### TASK
Repeat the whole listing below, word for word.

### AVAILABLE DATA
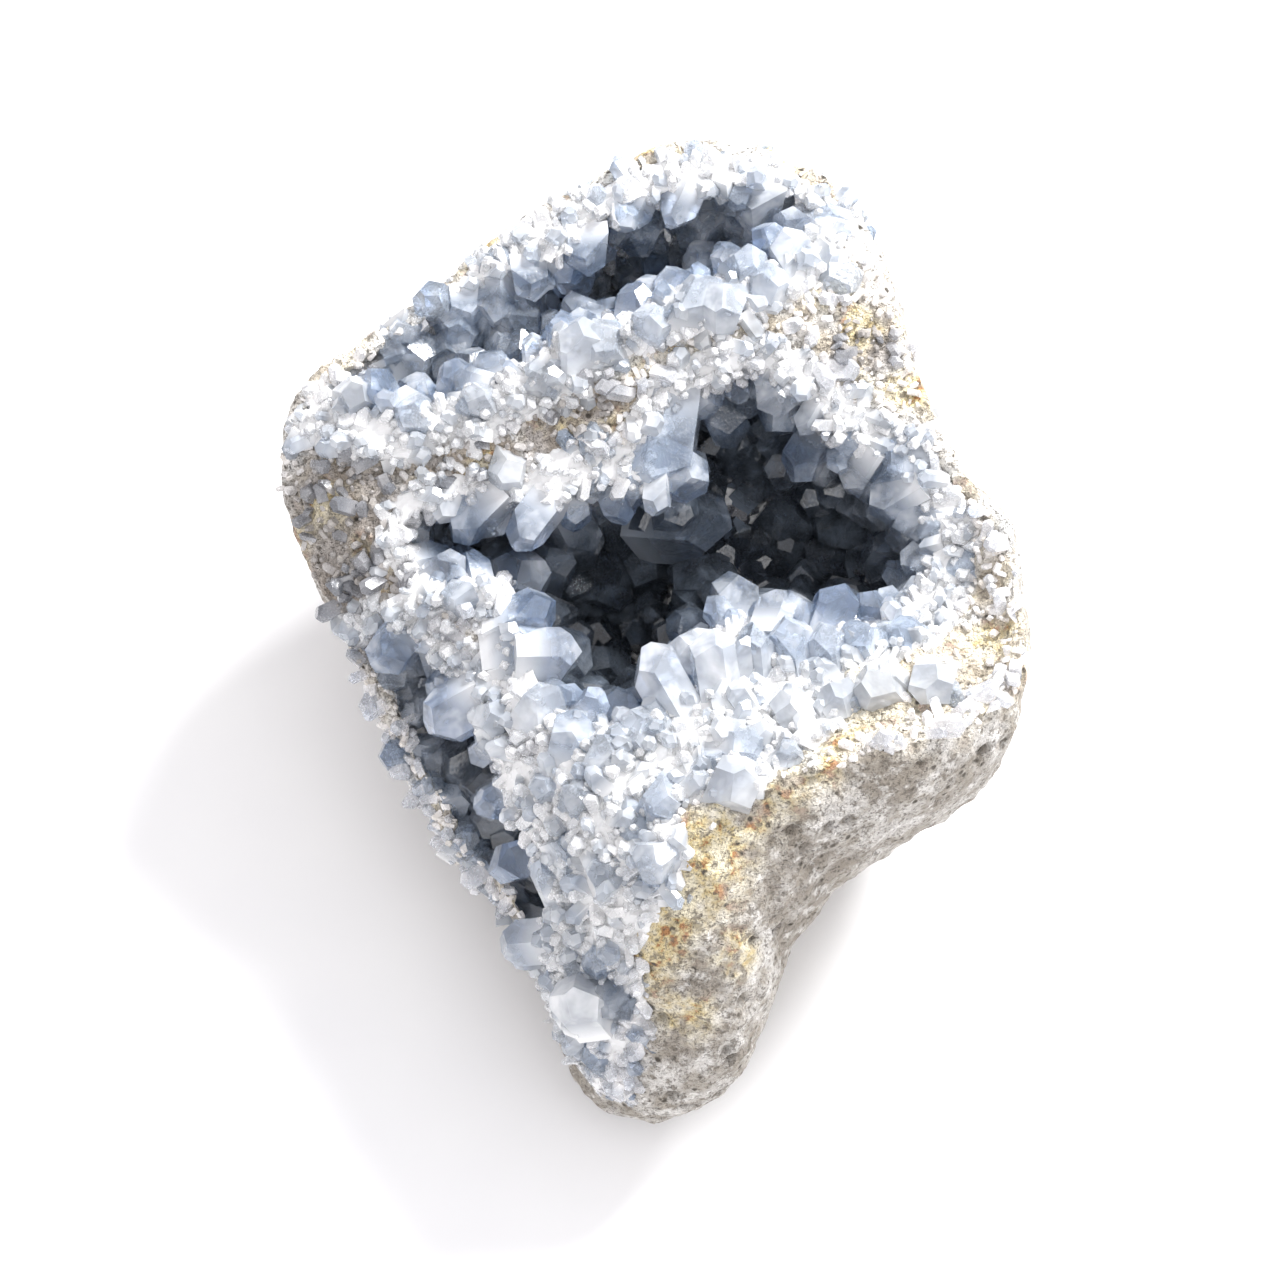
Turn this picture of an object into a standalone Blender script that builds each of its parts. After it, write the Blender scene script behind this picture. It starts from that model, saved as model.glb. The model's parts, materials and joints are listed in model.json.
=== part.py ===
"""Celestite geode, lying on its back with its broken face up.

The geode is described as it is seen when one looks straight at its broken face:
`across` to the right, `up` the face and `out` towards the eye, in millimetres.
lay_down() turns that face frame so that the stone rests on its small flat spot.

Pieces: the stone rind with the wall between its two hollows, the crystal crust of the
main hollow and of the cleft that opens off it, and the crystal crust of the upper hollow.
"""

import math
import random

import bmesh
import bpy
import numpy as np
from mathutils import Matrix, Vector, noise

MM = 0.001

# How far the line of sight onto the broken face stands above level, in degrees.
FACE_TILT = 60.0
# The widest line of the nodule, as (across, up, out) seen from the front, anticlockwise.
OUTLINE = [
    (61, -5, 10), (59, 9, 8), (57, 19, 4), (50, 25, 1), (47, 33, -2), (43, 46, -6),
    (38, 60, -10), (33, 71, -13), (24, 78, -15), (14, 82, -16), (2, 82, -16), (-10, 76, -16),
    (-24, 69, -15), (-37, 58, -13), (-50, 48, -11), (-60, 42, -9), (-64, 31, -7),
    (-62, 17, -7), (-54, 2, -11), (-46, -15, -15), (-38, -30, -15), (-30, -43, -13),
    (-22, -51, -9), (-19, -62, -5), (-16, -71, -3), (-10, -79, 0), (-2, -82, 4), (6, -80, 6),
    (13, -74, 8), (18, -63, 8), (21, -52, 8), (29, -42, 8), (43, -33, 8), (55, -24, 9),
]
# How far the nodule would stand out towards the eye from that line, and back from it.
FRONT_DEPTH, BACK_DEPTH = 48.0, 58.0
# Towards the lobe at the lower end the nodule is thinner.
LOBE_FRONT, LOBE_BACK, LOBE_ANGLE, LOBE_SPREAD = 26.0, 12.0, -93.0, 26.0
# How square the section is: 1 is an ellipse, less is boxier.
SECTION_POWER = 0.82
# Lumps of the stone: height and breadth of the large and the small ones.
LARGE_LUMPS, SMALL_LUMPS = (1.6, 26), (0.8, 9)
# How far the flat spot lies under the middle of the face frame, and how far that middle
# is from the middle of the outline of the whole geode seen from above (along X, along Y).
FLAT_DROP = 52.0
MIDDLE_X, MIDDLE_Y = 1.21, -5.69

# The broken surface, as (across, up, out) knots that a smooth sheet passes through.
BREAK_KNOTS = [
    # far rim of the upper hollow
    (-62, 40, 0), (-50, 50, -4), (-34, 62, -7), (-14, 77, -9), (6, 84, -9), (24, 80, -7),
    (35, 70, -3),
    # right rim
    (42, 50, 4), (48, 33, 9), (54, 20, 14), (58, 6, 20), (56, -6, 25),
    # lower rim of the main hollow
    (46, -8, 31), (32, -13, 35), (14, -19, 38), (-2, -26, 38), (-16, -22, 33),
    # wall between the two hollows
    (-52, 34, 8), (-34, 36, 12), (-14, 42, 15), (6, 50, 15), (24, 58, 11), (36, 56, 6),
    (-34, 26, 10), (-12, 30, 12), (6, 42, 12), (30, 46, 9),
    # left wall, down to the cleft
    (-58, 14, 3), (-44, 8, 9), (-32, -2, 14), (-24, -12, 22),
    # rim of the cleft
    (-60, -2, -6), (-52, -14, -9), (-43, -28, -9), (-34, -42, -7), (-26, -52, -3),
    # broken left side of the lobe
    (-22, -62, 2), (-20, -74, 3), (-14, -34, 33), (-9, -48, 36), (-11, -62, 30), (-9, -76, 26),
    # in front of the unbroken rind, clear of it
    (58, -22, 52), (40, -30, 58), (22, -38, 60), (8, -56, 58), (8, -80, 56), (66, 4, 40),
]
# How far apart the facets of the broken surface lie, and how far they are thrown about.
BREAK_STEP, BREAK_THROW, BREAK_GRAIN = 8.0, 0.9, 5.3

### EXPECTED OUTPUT
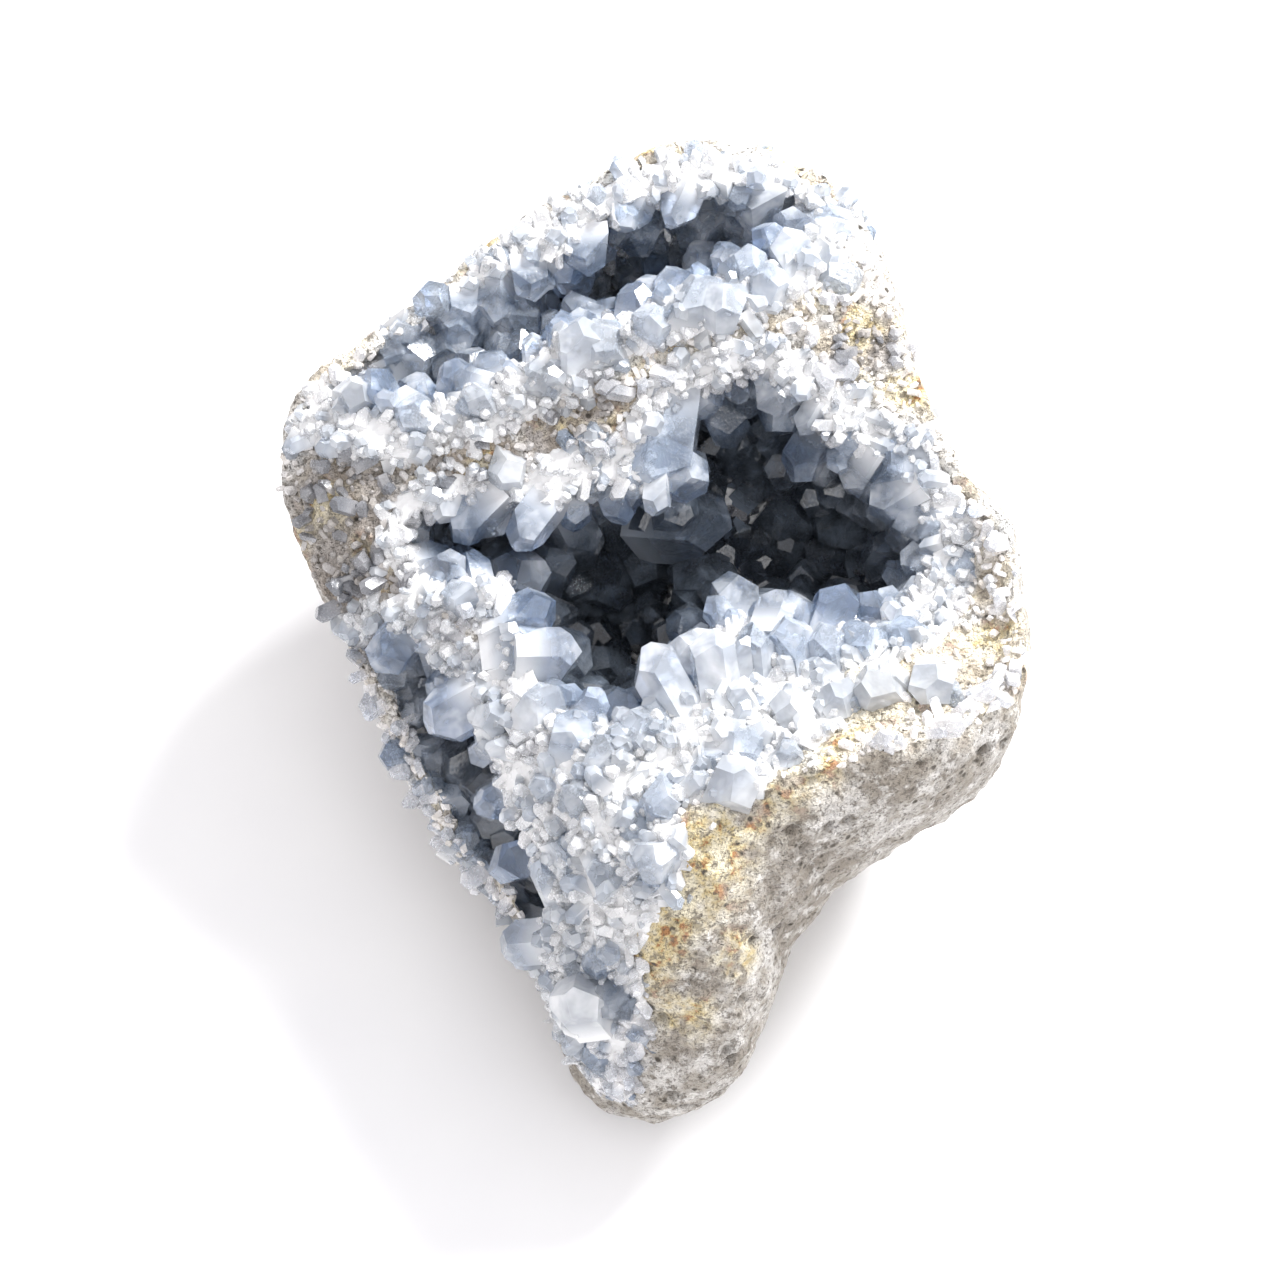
Turn this picture of an object into a standalone Blender script that builds each of its parts. After it, write the Blender scene script behind this picture. It starts from that model, saved as model.glb. The model's parts, materials and joints are listed in model.json.
=== part.py ===
"""Celestite geode, lying on its back with its broken face up.

The geode is described as it is seen when one looks straight at its broken face:
`across` to the right, `up` the face and `out` towards the eye, in millimetres.
lay_down() turns that face frame so that the stone rests on its small flat spot.

Pieces: the stone rind with the wall between its two hollows, the crystal crust of the
main hollow and of the cleft that opens off it, and the crystal crust of the upper hollow.
"""

import math
import random

import bmesh
import bpy
import numpy as np
from mathutils import Matrix, Vector, noise

MM = 0.001

# How far the line of sight onto the broken face stands above level, in degrees.
FACE_TILT = 60.0
# The widest line of the nodule, as (across, up, out) seen from the front, anticlockwise.
OUTLINE = [
    (61, -5, 10), (59, 9, 8), (57, 19, 4), (50, 25, 1), (47, 33, -2), (43, 46, -6),
    (38, 60, -10), (33, 71, -13), (24, 78, -15), (14, 82, -16), (2, 82, -16), (-10, 76, -16),
    (-24, 69, -15), (-37, 58, -13), (-50, 48, -11), (-60, 42, -9), (-64, 31, -7),
    (-62, 17, -7), (-54, 2, -11), (-46, -15, -15), (-38, -30, -15), (-30, -43, -13),
    (-22, -51, -9), (-19, -62, -5), (-16, -71, -3), (-10, -79, 0), (-2, -82, 4), (6, -80, 6),
    (13, -74, 8), (18, -63, 8), (21, -52, 8), (29, -42, 8), (43, -33, 8), (55, -24, 9),
]
# How far the nodule would stand out towards the eye from that line, and back from it.
FRONT_DEPTH, BACK_DEPTH = 48.0, 58.0
# Towards the lobe at the lower end the nodule is thinner.
LOBE_FRONT, LOBE_BACK, LOBE_ANGLE, LOBE_SPREAD = 26.0, 12.0, -93.0, 26.0
# How square the section is: 1 is an ellipse, less is boxier.
SECTION_POWER = 0.82
# Lumps of the stone: height and breadth of the large and the small ones.
LARGE_LUMPS, SMALL_LUMPS = (1.6, 26), (0.8, 9)
# How far the flat spot lies under the middle of the face frame, and how far that middle
# is from the middle of the outline of the whole geode seen from above (along X, along Y).
FLAT_DROP = 52.0
MIDDLE_X, MIDDLE_Y = 1.21, -5.69

# The broken surface, as (across, up, out) knots that a smooth sheet passes through.
BREAK_KNOTS = [
    # far rim of the upper hollow
    (-62, 40, 0), (-50, 50, -4), (-34, 62, -7), (-14, 77, -9), (6, 84, -9), (24, 80, -7),
    (35, 70, -3),
    # right rim
    (42, 50, 4), (48, 33, 9), (54, 20, 14), (58, 6, 20), (56, -6, 25),
    # lower rim of the main hollow
    (46, -8, 31), (32, -13, 35), (14, -19, 38), (-2, -26, 38), (-16, -22, 33),
    # wall between the two hollows
    (-52, 34, 8), (-34, 36, 12), (-14, 42, 15), (6, 50, 15), (24, 58, 11), (36, 56, 6),
    (-34, 26, 10), (-12, 30, 12), (6, 42, 12), (30, 46, 9),
    # left wall, down to the cleft
    (-58, 14, 3), (-44, 8, 9), (-32, -2, 14), (-24, -12, 22),
    # rim of the cleft
    (-60, -2, -6), (-52, -14, -9), (-43, -28, -9), (-34, -42, -7), (-26, -52, -3),
    # broken left side of the lobe
    (-22, -62, 2), (-20, -74, 3), (-14, -34, 33), (-9, -48, 36), (-11, -62, 30), (-9, -76, 26),
    # in front of the unbroken rind, clear of it
    (58, -22, 52), (40, -30, 58), (22, -38, 60), (8, -56, 58), (8, -80, 56), (66, 4, 40),
]
# How far apart the facets of the broken surface lie, and how far they are thrown about.
BREAK_STEP, BREAK_THROW, BREAK_GRAIN = 8.0, 0.9, 5.3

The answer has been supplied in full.